* _WORK INSTRUCTIONS_
Give the data again exactly, from its opening line through the line in which "import Sketcher" appears.
— Start of COLLECTED DATA —
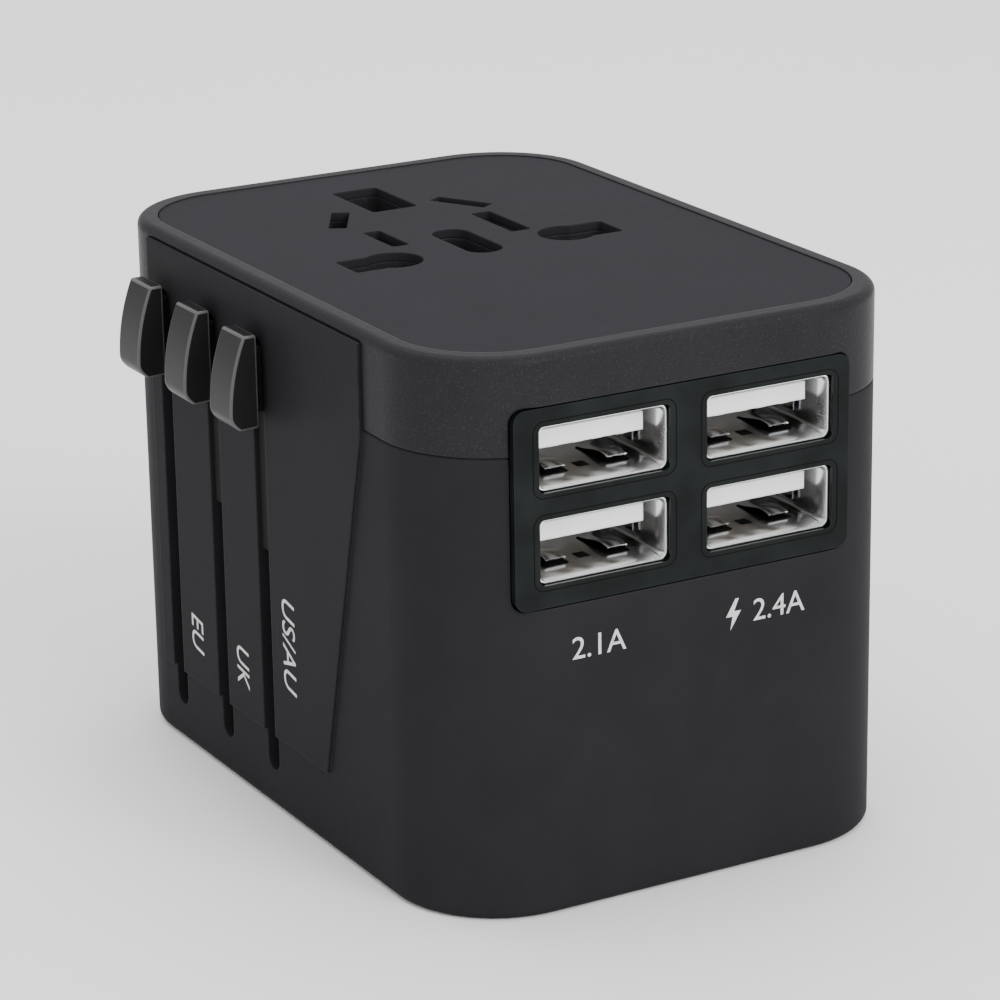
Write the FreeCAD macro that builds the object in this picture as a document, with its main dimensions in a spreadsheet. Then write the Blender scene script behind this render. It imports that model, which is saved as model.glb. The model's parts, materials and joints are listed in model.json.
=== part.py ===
"""Universal travel adapter, as a parametric FreeCAD document in millimetres.

+X is right and +Y is back when the USB ports face the reader, +Z is up, and the origin is the
centre of the bottom face. Three thumb sliders on the left push three sets of pins out of the
bottom. The driving dimensions are in the sheet "dims", and every sub-part is bound to them.
"""
import FreeCAD
import Part
import math
import os

import Sketcher

# The driving dimensions: name, value in millimetres or degrees, and what it measures.
SHEET = [
    ("body_width", 50.0, "casing, left to right"),
    ("body_depth", 71.0, "casing, front to back"),
    ("body_height", 53.0, "casing, bottom to top"),
    ("corner_radius", 10.75, "upright corners of the casing"),
    ("wall", 2.0, "side walls of the casing"),
    ("floor_thickness", 2.5, "bottom of the casing"),
    ("deck_thickness", 1.6, "deck of the cap, under the socket plate"),
    ("bottom_round", 0.8, "edge round the bottom"),
    ("top_round", 0.9, "edge round the top"),
    ("parting_height", 44.0, "where the cap meets the lower housing"),
    ("parting_groove", 0.25, "bevel on the housing, where it meets the cap"),
    ("gap", 0.15, "clearance between pieces that drop into each other"),
    ("panel_proud", 0.35, "the raised side panel, above the left wall"),
    ("panel_top", 52.0, "top edge of the raised panel"),
    ("panel_bottom", 7.9, "bottom edge of the raised panel"),
    ("panel_front", -20.5, "front edge of the raised panel, at its top"),
    ("panel_front_low", -11.9, "front edge of the raised panel, at its bottom"),
    ("panel_kink", 43.4, "height where the panel's front edge starts to slant"),
    ("panel_back", 24.3, "back edge of the raised panel"),
    ("plate_side", 23.1, "half width of the recess for the socket plate"),
    ("plate_front", 33.3, "half depth of the recess for the socket plate"),
    ("plate_radius", 8.9, "corners of the recess for the socket plate"),
    ("plate_recess", 1.0, "depth of the recess for the socket plate"),
    ("boss_x", 18.65, "screw bosses, from the centre"),
    ("boss_y", 29.15, "screw bosses, from the centre"),
    ("boss_radius", 3.3, "screw bosses"),
    ("bezel_left", -18.0, "left edge of the USB bezel"),
    ("bezel_right", 17.2, "right edge of the USB bezel"),
    ("bezel_low", 29.65, "bottom edge of the USB bezel"),
    ("bezel_high", 48.2, "top edge of the USB bezel"),
    ("bezel_radius", 1.2, "corners of the USB bezel"),
    ("bezel_thickness", 2.2, "USB bezel, front to back"),
    ("port_left", -8.7, "left column of USB ports"),
    ("port_right", 8.65, "right column of USB ports"),
    ("port_low", 34.8, "lower row of USB ports"),
    ("port_high", 43.4, "upper row of USB ports"),
    ("port_width", 12.5, "opening of a USB port"),
    ("port_height", 5.12, "opening of a USB port"),
    ("port_metal", 0.3, "sheet of a USB shell"),
    ("port_front", 34.4, "front edge of a USB shell, in front of the centre"),
    ("port_back", 20.5, "back of a USB shell, in front of the centre"),
    ("socket_x", -1.1, "centre line of the sockets"),
    ("socket_y", 0.2, "row of the line and neutral holes"),
    ("pin_reach", 11.1, "British line and neutral pins, from their centre line"),
    ("earth_reach", 22.2, "British earth pin, from the line and neutral row"),
    ("pin_long", 6.35, "British line and neutral pins, width"),
    ("pin_thick", 4.0, "British pins, thickness"),
    ("earth_long", 8.0, "British earth pin, width"),
    ("round_reach", 9.5, "European round pins, from their centre line"),
    ("round_radius", 2.0, "European round pins"),
    ("round_core", 1.5, "European pins, radius inside their sleeves"),
    ("sleeve_start", 9.0, "sleeves, from the tip of a European pin"),
    ("collar_radius", 2.28, "collars that fill the floor's round holes when the pins are out"),
    ("collar_height", 2.9, "collars of the European pins"),
    ("flat_sleeve_start", 8.2, "sleeves, from the tip of a British line or neutral pin"),
    ("sleeve_wall", 0.6, "sleeves of the British pins"),
    ("blade_reach", 6.35, "American blades, from their centre line"),
    ("blade_long", 6.35, "American blades, width"),
    ("blade_thick", 1.5, "American blades, thickness"),
    ("blade_turn", 30.0, "turn from the American to the Australian layout, in degrees"),
    ("blade_row", -7.0, "row of the American blades"),
    ("pin_row", 4.0, "row of the British line and neutral pins"),
    ("round_row", 15.0, "row of the European round pins"),
    ("pin_hole_gap", 0.35, "clearance round each pin in the bottom"),
    ("turret_radius", 4.0, "turret that an American blade turns in"),
    ("turret_gap", 0.05, "clearance round a turret"),
    ("us_slot", 0.2, "American slider, along Y"),
    ("uk_slot", 10.3, "British slider, along Y"),
    ("eu_slot", 20.85, "European slider, along Y"),
    ("slot_width", 2.35, "slider slots"),
    ("slot_low", 3.95, "bottom end of the slider slots"),
    ("slot_high", 47.6, "top end of the slider slots"),
    ("us_travel", 21.8, "American slider"),
    ("uk_travel", 23.6, "British slider"),
    ("eu_travel", 22.0, "European slider"),
    ("us_blade_out", 17.0, "American blades, below the bottom when out"),
    ("uk_pin_out", 17.7, "British line and neutral pins, below the bottom when out"),
    ("uk_earth_out", 22.7, "British earth pin, below the bottom when out"),
    ("eu_pin_out", 19.0, "European pins, below the bottom when out"),
    ("carriage_low", 2.8, "underside of a carriage when its pins are out"),
    ("carriage_thickness", 4.5, "carriages"),
    ("link_start", -21.45, "inner face of a knob's foot"),
    ("link_tab", 9.0, "upright tab that a knob is screwed to"),
    ("knob_low", 39.4, "bottom of a thumb knob"),
    ("knob_high", 48.5, "top of a thumb knob"),
    ("knob_width", 4.6, "thumb knob, front to back"),
    ("knob_neck_top", 46.9, "top of a knob's neck"),
    ("knob_stand", 26.35, "inner face of a thumb knob, from the centre"),
    ("knob_crown", 29.3, "outermost point of a thumb knob, from the centre"),
    ("knob_thin", 27.65, "outer face of a thumb knob at its top, from the centre"),
    ("foot_width", 4.8, "foot of a knob, front to back"),
    ("block_low", 34.6, "underside of the socket block"),
    ("block_high", 48.4, "top of the socket block"),
    ("block_side", 16.1, "half width of the socket block"),
    ("block_front", -16.2, "front of the socket block"),
    ("block_back", 25.4, "back of the socket block"),
    ("cavity_floor", 36.0, "floor of the contact cavities"),
    ("contact_sheet", 0.5, "brass sheet of the socket contacts"),
    ("contact_high", 46.0, "top of the socket contacts"),
    ("bar_sheet", 0.8, "brass sheet of the bus bars"),
    ("bar_top", 34.5, "top of the bus bars"),
    ("bar_foot", 8.0, "bottom of the bus bars"),
    ("shutter_low", 48.6, "underside of the safety shutter"),
    ("shutter_high", 50.0, "top of the safety shutter"),
    ("shutter_reach", 15.5, "half width of the safety shutter"),
    ("board_thickness", 1.5, "circuit boards"),
    ("board_low", 6.0, "underside of the power board"),
    ("button_y", 12.0, "release button, along Y"),
    ("button_z", 38.0, "release button, above the bottom"),
    ("button_long", 10.0, "release button, front to back"),
    ("button_tall", 7.0, "release button, bottom to top"),
    ("button_proud", 0.6, "release button, above the right wall"),
]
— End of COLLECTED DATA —
* _EXERCISE OUTPUT_
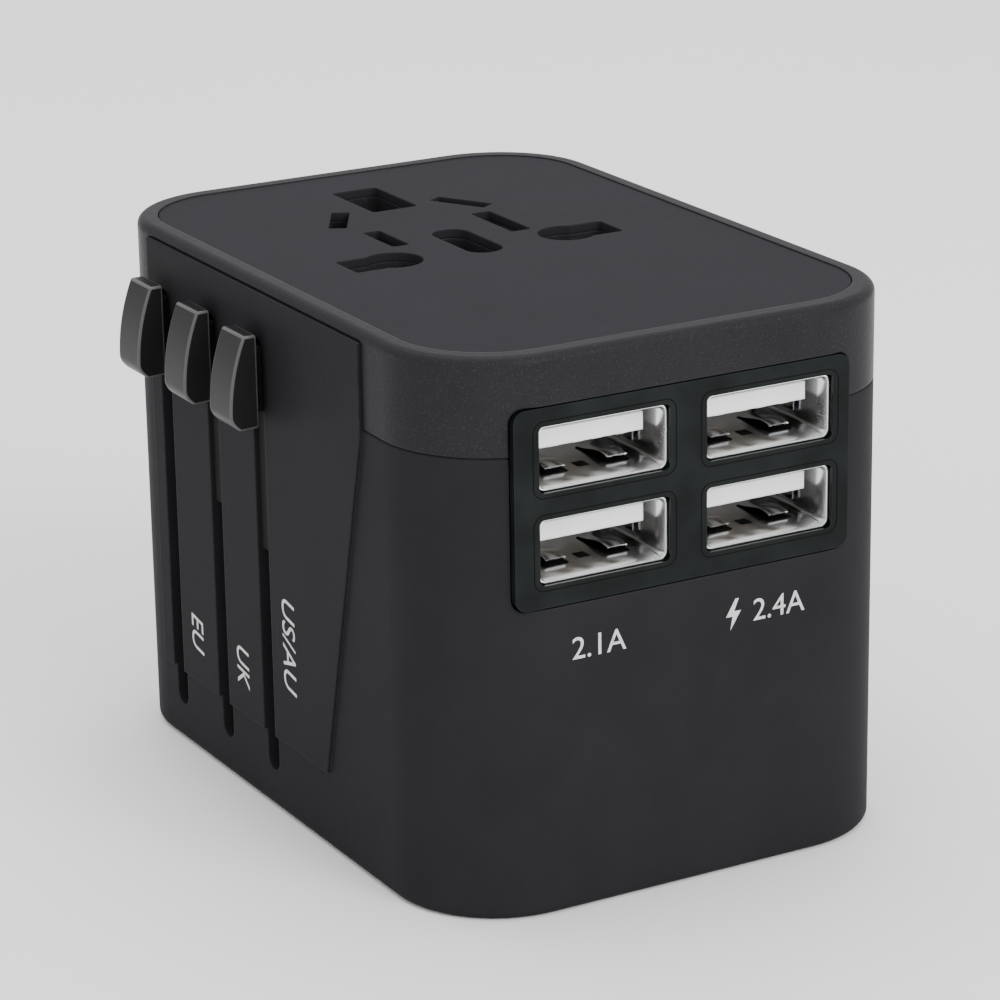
Write the FreeCAD macro that builds the object in this picture as a document, with its main dimensions in a spreadsheet. Then write the Blender scene script behind this render. It imports that model, which is saved as model.glb. The model's parts, materials and joints are listed in model.json.
=== part.py ===
"""Universal travel adapter, as a parametric FreeCAD document in millimetres.

+X is right and +Y is back when the USB ports face the reader, +Z is up, and the origin is the
centre of the bottom face. Three thumb sliders on the left push three sets of pins out of the
bottom. The driving dimensions are in the sheet "dims", and every sub-part is bound to them.
"""
import FreeCAD
import Part
import math
import os

import Sketcher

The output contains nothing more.